> GIVEN INSTRUCTION
Write out every line of the material exactly as it appears.

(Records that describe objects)
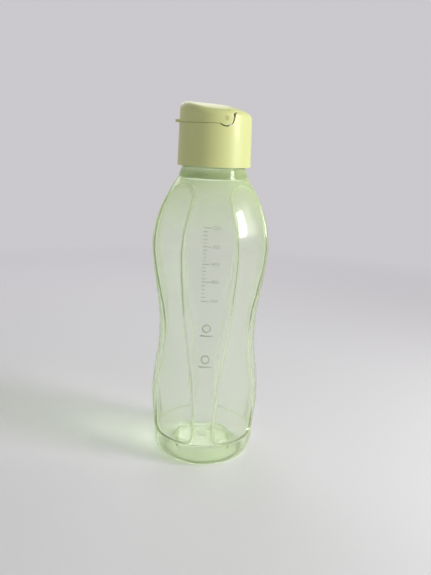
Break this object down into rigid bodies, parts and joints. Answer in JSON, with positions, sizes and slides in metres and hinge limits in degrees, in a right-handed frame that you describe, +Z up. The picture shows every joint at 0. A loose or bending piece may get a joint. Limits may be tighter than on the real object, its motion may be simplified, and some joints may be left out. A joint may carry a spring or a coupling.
{
  "type": "water bottle",
  "caption": "Waisted translucent drinking bottle with long curved panels, an opaque screw cap and a flip lid that closes over its spout.",
  "frame": {"origin": "centre of the foot, on the surface that the bottle stands on", "axes": "+Z up along the bottle, -X towards the lid's thumb tab, +X towards the lid's hinge, Y along the hinge pins"},
  "size_m": [0.0784, 0.0784, 0.2399],
  "materials": {
    "clear_green_plastic": "glossy translucent pale green, about 1.4 mm thick, slightly hazy",
    "cap_plastic": "satin opaque pale yellow-green",
    "spout_plastic": "smooth pale cream",
    "pin_plastic": "plain moulded pin, a shade darker than the cap",
    "silicone": "matte milky silicone"
  },
  "bodies": {
    "bottle": {"bottle_body": "clear_green_plastic"},
    "gasket": {"neck_gasket": "silicone"},
    "cap": {"cap_collar": "cap_plastic", "cap_liner": "cap_plastic", "spout": "spout_plastic", "spout_seal": "silicone", "hinge_pin_near": "pin_plastic", "hinge_pin_far": "pin_plastic"},
    "lid": {"flip_lid": "cap_plastic", "plug_carrier": "cap_plastic", "plug_seal": "silicone"}
  },
  "joints": [
    {"name": "cap_lift", "type": "slide", "parent": "bottle", "child": "gasket", "axis": [0, 0, 1], "range_m": [0, 0.0241]},
    {"name": "cap_turn", "type": "hinge", "parent": "gasket", "child": "cap", "pos_m": [0, 0, 0.2], "axis": [0, 0, 1], "range_deg": [0, 720]},
    {"name": "lid_flip", "type": "hinge", "parent": "cap", "child": "lid", "pos_m": [0.0066, 0, 0.23], "axis": [0, 1, 0], "range_deg": [0, 88]}
  ],
  "couplings": [
    {"joint": "cap_lift", "follows": "cap_turn", "m_per_rad": 0.0019099}
  ]
}
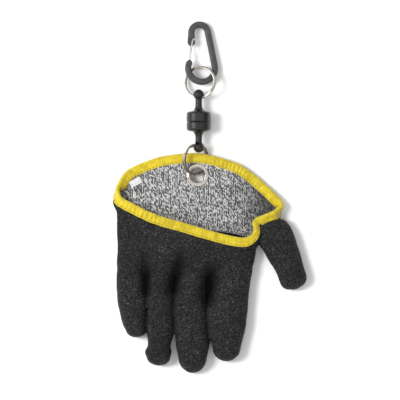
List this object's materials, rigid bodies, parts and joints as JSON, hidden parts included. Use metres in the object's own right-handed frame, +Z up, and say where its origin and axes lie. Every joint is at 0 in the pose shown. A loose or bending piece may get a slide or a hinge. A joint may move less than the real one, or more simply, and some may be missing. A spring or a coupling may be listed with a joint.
{
  "type": "fishing glove",
  "caption": "Coated knit fishing glove with a yellow bound cuff, a metal eyelet, split rings, a magnetic quick release and a small spring clip.",
  "frame": {"origin": "centre of the bounding box in X and Y, on the surface the glove lies on", "axes": "+Y from the fingertips to the clip, +X to the thumb side, +Z up, out of the back of the hand"},
  "size_m": [0.1658, 0.2984, 0.0205],
  "materials": {
    "coated_knit": "crinkled matte latex coat over a knit lining",
    "binding_tape": "ribbed woven tape, satin yellow",
    "woven_label": "plain white woven label",
    "nickel": "polished nickel plate",
    "black_plastic": "fine satin moulded plastic",
    "anodised_aluminium": "dark grey anodised, satin",
    "steel_wire": "drawn bright wire"
  },
  "bodies": {
    "glove": {"glove_shell": "coated_knit", "hem_binding": "binding_tape", "size_label": "woven_label", "grommet_front": "nickel", "grommet_back": "nickel", "lower_ring": "nickel", "release_lower": "black_plastic"},
    "release": {"release_upper": "black_plastic", "upper_ring": "nickel", "clip_body": "anodised_aluminium"},
    "gate": {"clip_gate": "steel_wire"}
  },
  "joints": [
    {"name": "magnet_pull", "type": "slide", "parent": "glove", "child": "release", "axis": [0, 1, 0], "range_m": [0, 0.02], "stiffness_N_per_m": 300},
    {"name": "gate_swing", "type": "hinge", "parent": "release", "child": "gate", "pos_m": [-0.01669, 0.10945, 0.00901], "axis": [-0.1813, -0.0833, -0.9799], "range_deg": [0, 18], "stiffness_Nm_per_rad": 0.05}
  ]
}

> SOLUTION TO THE EXERCISE
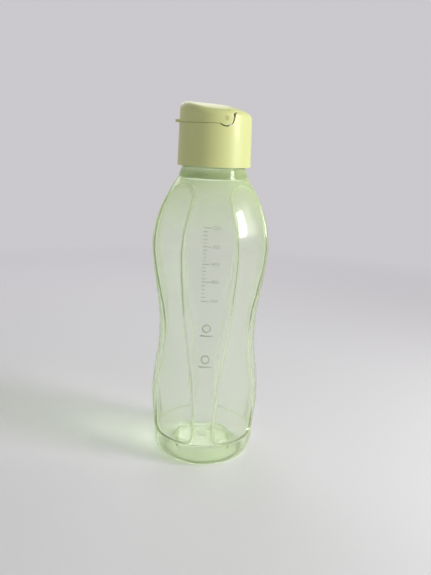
Break this object down into rigid bodies, parts and joints. Answer in JSON, with positions, sizes and slides in metres and hinge limits in degrees, in a right-handed frame that you describe, +Z up. The picture shows every joint at 0. A loose or bending piece may get a joint. Limits may be tighter than on the real object, its motion may be simplified, and some joints may be left out. A joint may carry a spring or a coupling.
{
  "type": "water bottle",
  "caption": "Waisted translucent drinking bottle with long curved panels, an opaque screw cap and a flip lid that closes over its spout.",
  "frame": {"origin": "centre of the foot, on the surface that the bottle stands on", "axes": "+Z up along the bottle, -X towards the lid's thumb tab, +X towards the lid's hinge, Y along the hinge pins"},
  "size_m": [0.0784, 0.0784, 0.2399],
  "materials": {
    "clear_green_plastic": "glossy translucent pale green, about 1.4 mm thick, slightly hazy",
    "cap_plastic": "satin opaque pale yellow-green",
    "spout_plastic": "smooth pale cream",
    "pin_plastic": "plain moulded pin, a shade darker than the cap",
    "silicone": "matte milky silicone"
  },
  "bodies": {
    "bottle": {"bottle_body": "clear_green_plastic"},
    "gasket": {"neck_gasket": "silicone"},
    "cap": {"cap_collar": "cap_plastic", "cap_liner": "cap_plastic", "spout": "spout_plastic", "spout_seal": "silicone", "hinge_pin_near": "pin_plastic", "hinge_pin_far": "pin_plastic"},
    "lid": {"flip_lid": "cap_plastic", "plug_carrier": "cap_plastic", "plug_seal": "silicone"}
  },
  "joints": [
    {"name": "cap_lift", "type": "slide", "parent": "bottle", "child": "gasket", "axis": [0, 0, 1], "range_m": [0, 0.0241]},
    {"name": "cap_turn", "type": "hinge", "parent": "gasket", "child": "cap", "pos_m": [0, 0, 0.2], "axis": [0, 0, 1], "range_deg": [0, 720]},
    {"name": "lid_flip", "type": "hinge", "parent": "cap", "child": "lid", "pos_m": [0.0066, 0, 0.23], "axis": [0, 1, 0], "range_deg": [0, 88]}
  ],
  "couplings": [
    {"joint": "cap_lift", "follows": "cap_turn", "m_per_rad": 0.0019099}
  ]
}
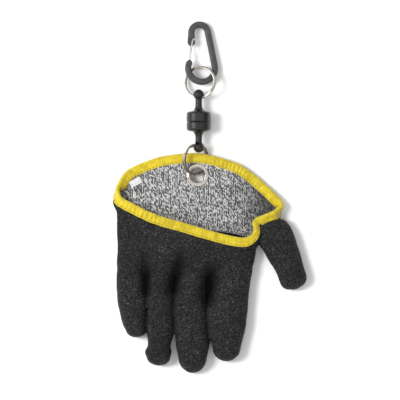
List this object's materials, rigid bodies, parts and joints as JSON, hidden parts included. Use metres in the object's own right-handed frame, +Z up, and say where its origin and axes lie. Every joint is at 0 in the pose shown. A loose or bending piece may get a slide or a hinge. A joint may move less than the real one, or more simply, and some may be missing. A spring or a coupling may be listed with a joint.
{
  "type": "fishing glove",
  "caption": "Coated knit fishing glove with a yellow bound cuff, a metal eyelet, split rings, a magnetic quick release and a small spring clip.",
  "frame": {"origin": "centre of the bounding box in X and Y, on the surface the glove lies on", "axes": "+Y from the fingertips to the clip, +X to the thumb side, +Z up, out of the back of the hand"},
  "size_m": [0.1658, 0.2984, 0.0205],
  "materials": {
    "coated_knit": "crinkled matte latex coat over a knit lining",
    "binding_tape": "ribbed woven tape, satin yellow",
    "woven_label": "plain white woven label",
    "nickel": "polished nickel plate",
    "black_plastic": "fine satin moulded plastic",
    "anodised_aluminium": "dark grey anodised, satin",
    "steel_wire": "drawn bright wire"
  },
  "bodies": {
    "glove": {"glove_shell": "coated_knit", "hem_binding": "binding_tape", "size_label": "woven_label", "grommet_front": "nickel", "grommet_back": "nickel", "lower_ring": "nickel", "release_lower": "black_plastic"},
    "release": {"release_upper": "black_plastic", "upper_ring": "nickel", "clip_body": "anodised_aluminium"},
    "gate": {"clip_gate": "steel_wire"}
  },
  "joints": [
    {"name": "magnet_pull", "type": "slide", "parent": "glove", "child": "release", "axis": [0, 1, 0], "range_m": [0, 0.02], "stiffness_N_per_m": 300},
    {"name": "gate_swing", "type": "hinge", "parent": "release", "child": "gate", "pos_m": [-0.01669, 0.10945, 0.00901], "axis": [-0.1813, -0.0833, -0.9799], "range_deg": [0, 18], "stiffness_Nm_per_rad": 0.05}
  ]
}